Suppose there is a huge field and some other (possibly later) small fields. The memory will be exceeded while reading the huge field. There is no easy way to recover from this situation other than the user telling in advance, that a certain text field should not be load in memory, i.e. becoming part of the forms multidict, but being returned as part of the files multidict. (We should avoid any magic for dropping certain fields from in-memory-handling automatically.) By that the programmer can also prepare his code to properly handle such a field differently. Hence we might add a "not-to-be-loaded" list of field names to parse_form_data
.
My idea is that MultipartPart() doubles as a string (str), unicode (unicode) and file-like object.
Why do you differentiate between str and unicode? Multipart is already able to handle the bare data and to return the decoded value. There is a value method with a size limit to fetch the decoded value, which is a unicode string on Python 2.x and a string on Python 3.x. Why should we add a method for loading the encoded value available by the read method anyway? We could also add a possibility to read the decoded value in chunks, but I rarely see a need for that.
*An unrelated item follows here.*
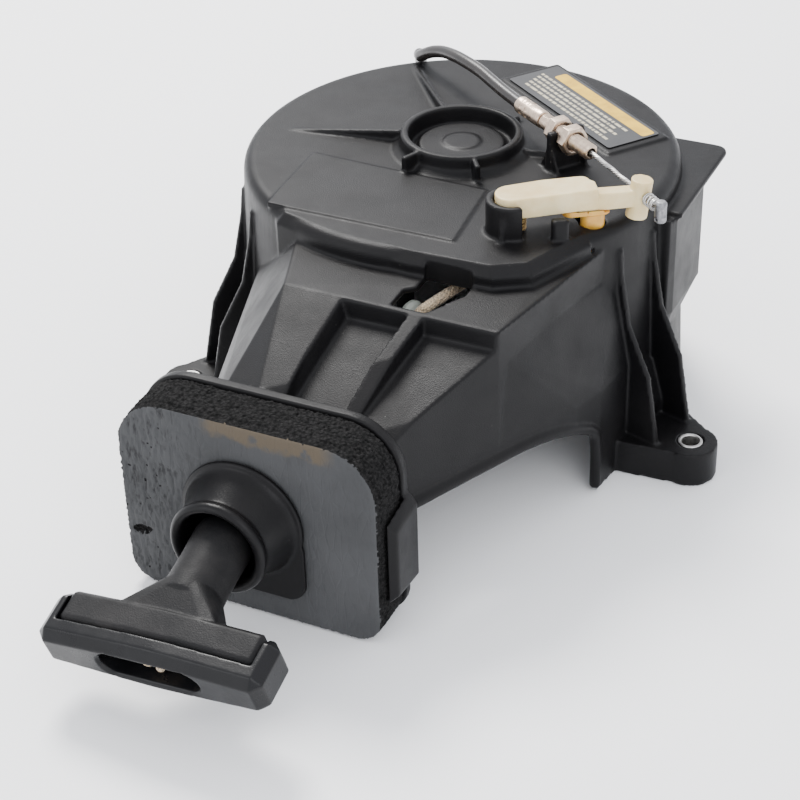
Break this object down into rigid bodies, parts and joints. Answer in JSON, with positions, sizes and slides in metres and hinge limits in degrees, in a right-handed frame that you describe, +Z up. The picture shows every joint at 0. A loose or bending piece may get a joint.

It can be implemented "cross-plattform" by codecs.lookup(
I'm a stale bot. Beep boop. I'm closing this now. Beep boop.
There is no real (technical or logical) difference between files and forms but a 'filename' attribute. Both can be larger than mem_limit and contain binary data. The parser should return MultipartPart() instances in any case, even if the data was url-encoded, so the user knows what he gets and what to check for.